Stripping out IE from Windows "may potentially be positive," the statement said, as this would allow original equipment manufacturers to offer their customers PCs with a browser of their choice, whether it be IE or a rival browser such as Opera, Mozilla's Firefox, Google's Chrome or Apple's Safari.
However, the statement was less positive about the effect on direct sales of Windows to consumers. "Rather than more choice, Microsoft seems to have chosen to provide less," it said.
Opera, a Norwegian browser whose complaint to the European Commission at the end of 2007 sparked the antitrust investigation in the first place, welcomed Microsoft's move but said it was just a step in the right direction.

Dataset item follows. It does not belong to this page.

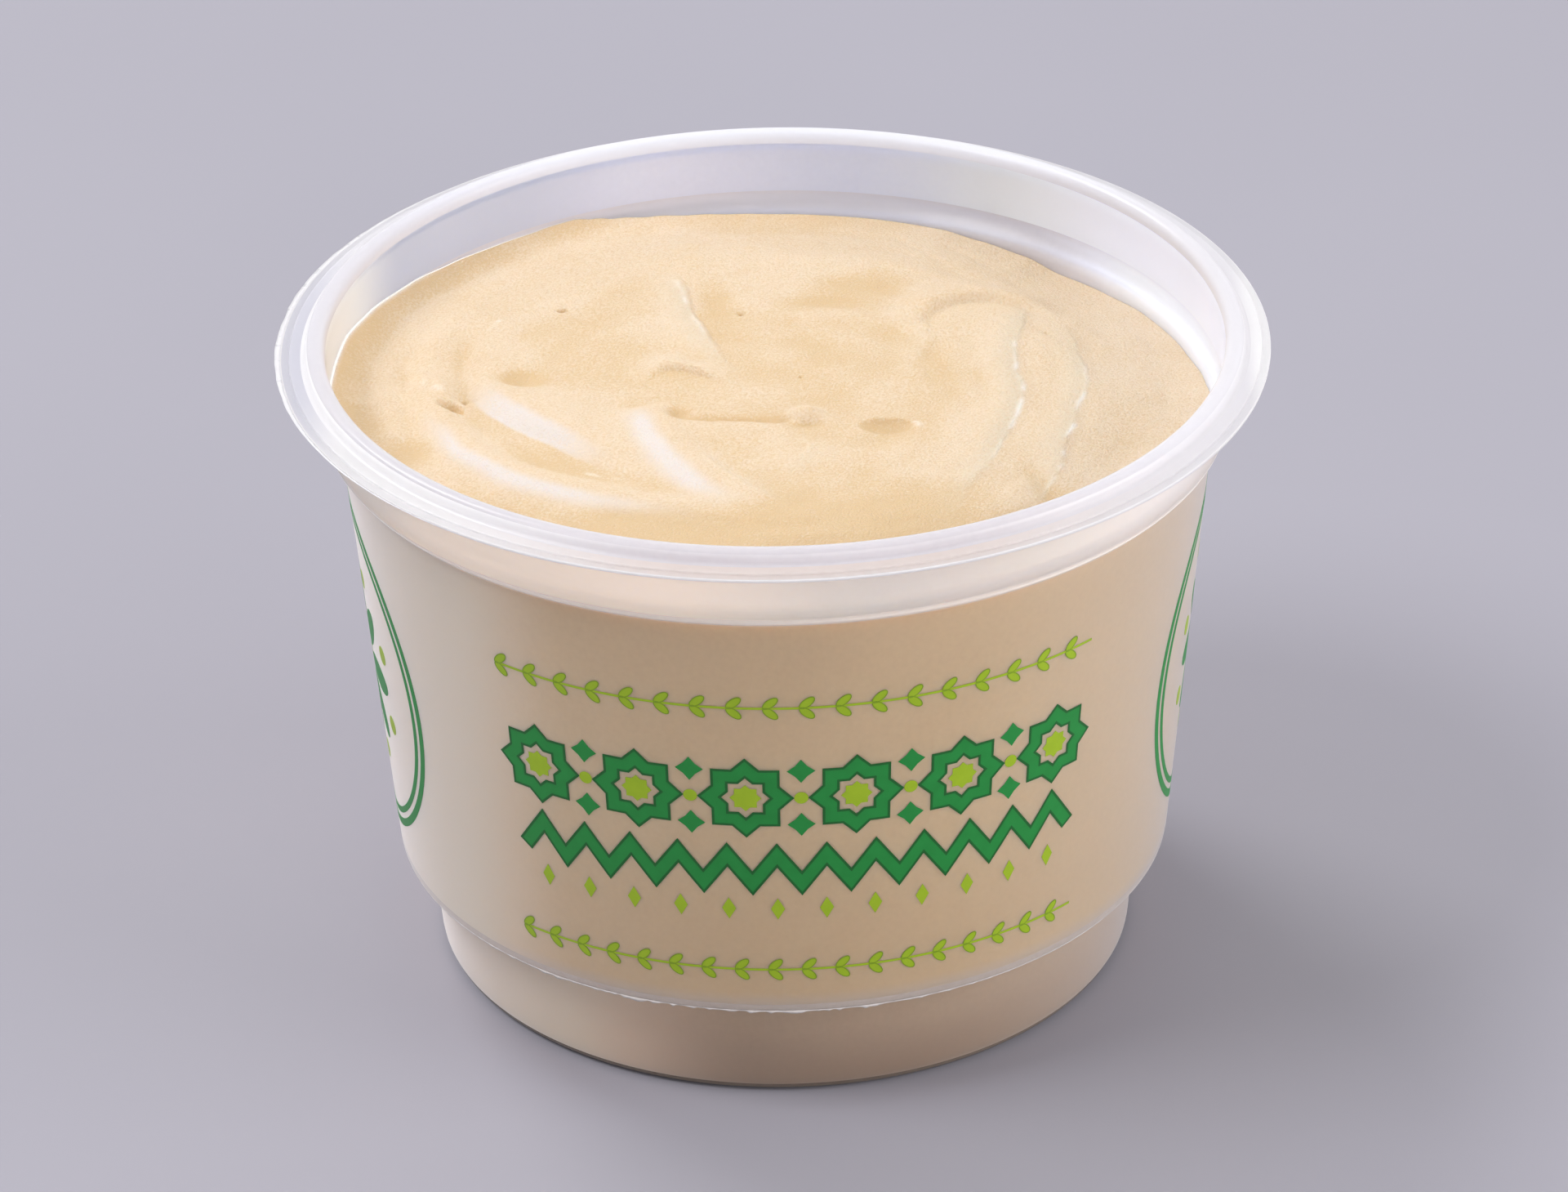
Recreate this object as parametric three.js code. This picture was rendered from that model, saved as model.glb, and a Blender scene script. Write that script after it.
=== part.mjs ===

Its lawyer, Thomas Vinje, who also represents a trade group called ECIS that speaks for software giants IBM, Oracle, and many other Microsoft rivals, said in an e-mail that Microsoft's action "is an acknowledgement of the validity of the Commission's case against it."
Vinje added that stripping out IE from Windows does not go far enough.
"Microsoft must now give users real choice, and not only buyers of new computers, but also existing users. Microsoft should provide a ballot screen through which both existing users and buyers of new PCs can easily select and get a browser of their choice," he said.
He also pointed out that Microsoft must be punished for tying IE into Windows for over a decade.